- Jürgens from a 1979 magazine

Background information
- Born: 15 May 1967 Wanne-Eickel, North Rhine-Westphalia, West Germany
- Died: 20 July 2017 (aged 50) Recklinghausen, North Rhine-Westphalia, Germany
- Genres: Schlager music
- Occupation: Singer

= Andrea Jürgens =

German singer

Andrea Jürgens (15 May 1967 – 20 July 2017) was a German schlager singer. She became famous as a child star in the late 1970s when she had her first hit with "Und dabei liebe ich euch beide" (And Yet I Love You Both) at age 10. She released over 60 singles.

==Career==
===Early years===
Andrea Elisabeth Maria Jürgens was the daughter of Margret and Heinz Jürgens. She was born in Wanne-Eickel, North Rhine-Westphalia, West Germany. She performed her debut hit "Und dabei liebe ich euch beide" (And Yet I Love You Both) in her first television appearance on ARD-Silvestergala on New Year's Eve 1977. The song was written by Jack White and Jon Athan. Its lyrics address the post-divorce situation from a child's perspective. Further appearances on various television and radio shows followed.

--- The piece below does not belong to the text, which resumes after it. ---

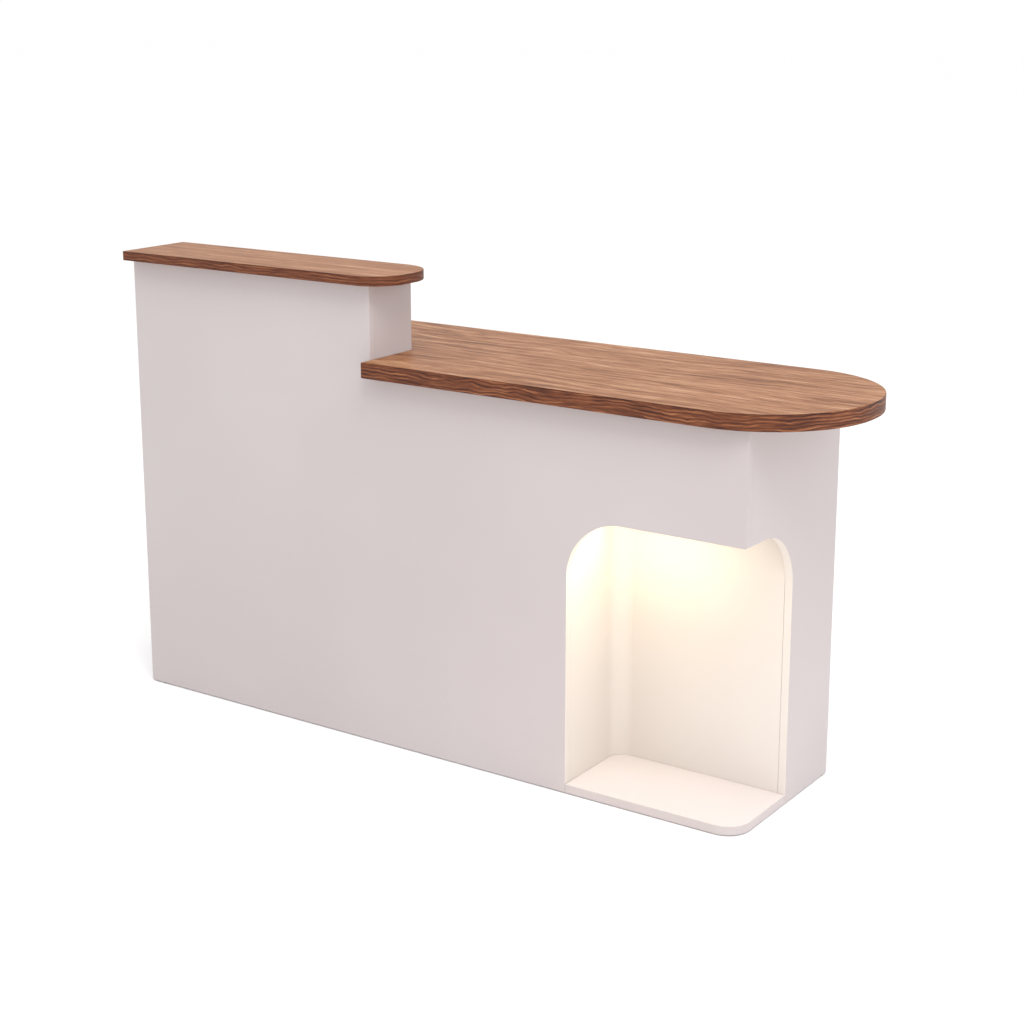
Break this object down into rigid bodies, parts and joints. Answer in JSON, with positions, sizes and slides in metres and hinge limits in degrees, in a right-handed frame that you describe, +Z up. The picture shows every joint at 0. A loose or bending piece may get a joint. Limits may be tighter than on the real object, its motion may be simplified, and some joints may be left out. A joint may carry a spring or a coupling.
{
  "type": "checkout counter",
  "caption": "Two-tier checkout counter with walnut tops, a lit open corner niche, drawers, a keyboard tray and a rear cupboard.",
  "frame": {"origin": "on the floor, under the middle of the overall box", "axes": "+X along the length from the tall end to the round end of the low worktop, +Y from the customer's face to the operator, +Z up"},
  "size_m": [1.8, 0.495, 1.081],
  "materials": {
    "board_lacquer": "satin off-white lacquer on board",
    "walnut_top": "warm walnut, satin, grain along the length",
    "birch_ply": "clear-coated birch plywood",
    "anodised_aluminium": "anodised",
    "led_flex": "flexible circuit tape",
    "opal_diffuser": "opal, lit from behind in warm white",
    "black_plastic": "fine texture",
    "white_lead": "smooth sheath",
    "black_lead": "smooth sheath",
    "glide_nylon": "smooth",
    "pull_steel": "brushed",
    "slide_steel": "zinc plated",
    "runner_steel": "black zinc",
    "hinge_steel": "nickel plated",
    "lock_nickel": "nickel plated"
  },
  "bodies": {
    "counter": {"front_panel": "board_lacquer", "left_end_panel": "board_lacquer", "right_end_panel": "board_lacquer", "riser_end_panel": "board_lacquer", "riser_back_panel": "board_lacquer", "worktop": "walnut_top", "ledge_top": "walnut_top", "pedestal_partition": "board_lacquer", "pedestal_bottom": "board_lacquer", "pedestal_plinth": "board_lacquer", "pedestal_shelf": "board_lacquer", "front_rail": "board_lacquer", "niche_partition": "board_lacquer", "base_board": "board_lacquer", "niche_back_wall": "board_lacquer", "niche_corner_cove": "board_lacquer", "niche_ceiling": "board_lacquer", "led_channel": "anodised_aluminium", "led_strip": "led_flex", "led_diffuser": "opal_diffuser", "led_driver": "black_plastic", "led_lead": "white_lead", "supply_lead": "black_lead", "power_inlet": "black_plastic", "grommet_ring": "black_plastic", "floor_glide_1": "glide_nylon", "floor_glide_2": "glide_nylon", "floor_glide_3": "glide_nylon", "floor_glide_4": "glide_nylon", "cash_slide_outer_left": "slide_steel", "cash_slide_outer_right": "slide_steel", "storage_slide_outer_left": "slide_steel", "storage_slide_outer_right": "slide_steel", "tray_runner_left": "runner_steel", "tray_runner_right": "runner_steel", "cupboard_shelf": "board_lacquer", "hinge_frame_leaf": "hinge_steel"},
    "cash_drawer": {"cash_drawer_front": "board_lacquer", "cash_drawer_box": "birch_ply", "cash_drawer_pull": "pull_steel", "cash_slide_inner_left": "slide_steel", "cash_slide_inner_right": "slide_steel", "lock_barrel": "lock_nickel"},
    "cash_slide_middle": {"cash_slide_middle_left": "slide_steel", "cash_slide_middle_right": "slide_steel"},
    "cash_lock": {"lock_plug": "lock_nickel"},
    "storage_drawer": {"storage_drawer_front": "board_lacquer", "storage_drawer_box": "birch_ply", "storage_drawer_pull": "pull_steel", "storage_slide_inner_left": "slide_steel", "storage_slide_inner_right": "slide_steel"},
    "storage_slide_middle": {"storage_slide_middle_left": "slide_steel", "storage_slide_middle_right": "slide_steel"},
    "keyboard_tray": {"keyboard_tray": "board_lacquer"},
    "cupboard_door": {"cupboard_door": "board_lacquer", "door_pull": "pull_steel", "hinge_door_leaf": "hinge_steel"},
    "switch_rocker": {"switch_rocker": "black_plastic"},
    "grommet_cap": {"grommet_cap": "black_plastic"}
  },
  "joints": [
    {"name": "cash_drawer_slide", "type": "slide", "parent": "counter", "child": "cash_drawer", "axis": [0, 1, 0], "range_m": [0, 0.33]},
    {"name": "cash_middle_slide", "type": "slide", "parent": "counter", "child": "cash_slide_middle", "axis": [0, 1, 0], "range_m": [0, 0.165]},
    {"name": "lock_turn", "type": "hinge", "parent": "cash_drawer", "child": "cash_lock", "pos_m": [-0.661, 0.1805, 0.571], "axis": [0, -1, 0], "range_deg": [0, 90]},
    {"name": "storage_drawer_slide", "type": "slide", "parent": "counter", "child": "storage_drawer", "axis": [0, 1, 0], "range_m": [0, 0.33]},
    {"name": "storage_middle_slide", "type": "slide", "parent": "counter", "child": "storage_slide_middle", "axis": [0, 1, 0], "range_m": [0, 0.165]},
    {"name": "keyboard_tray_slide", "type": "slide", "parent": "counter", "child": "keyboard_tray", "axis": [0, 1, 0], "range_m": [0, 0.18]},
    {"name": "cupboard_door_hinge", "type": "hinge", "parent": "counter", "child": "cupboard_door", "pos_m": [0.72, 0.2081, 0.44], "axis": [0, 0, -1], "range_deg": [0, 110]},
    {"name": "switch_rocker_tilt", "type": "hinge", "parent": "counter", "child": "switch_rocker", "pos_m": [0.3067, 0.1165, 0.747], "axis": [0, -1, 0], "range_deg": [0, 16]},
    {"name": "grommet_cap_turn", "type": "hinge", "parent": "counter", "child": "grommet_cap", "pos_m": [-0.5, 0.0865, 0.8923], "axis": [0, 0, 1], "continuous": true}
  ],
  "couplings": [
    {"joint": "cash_middle_slide", "follows": "cash_drawer_slide", "ratio": 0.5},
    {"joint": "storage_middle_slide", "follows": "storage_drawer_slide", "ratio": 0.5}
  ]
}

In the March 1978 Jürgens was viewers' choice winner on ZDF-Hitparade, a television show conducted by Dieter Thomas Heck. In the fall of 1978 the follow-ups to the debut hit were released. "Ich zeige Dir mein Paradies" (I'll Show You My Paradise) and "Tina ist weg" (Tina's missing), together with her success in the so-called hit parades concluded Jürgens' position as the first big child star in Germany since Heintje. In 1979 she gained further success with "Ein Herz für Kinder" (A Heart for Children) and "Eine Rose für dich" (A Rose for You).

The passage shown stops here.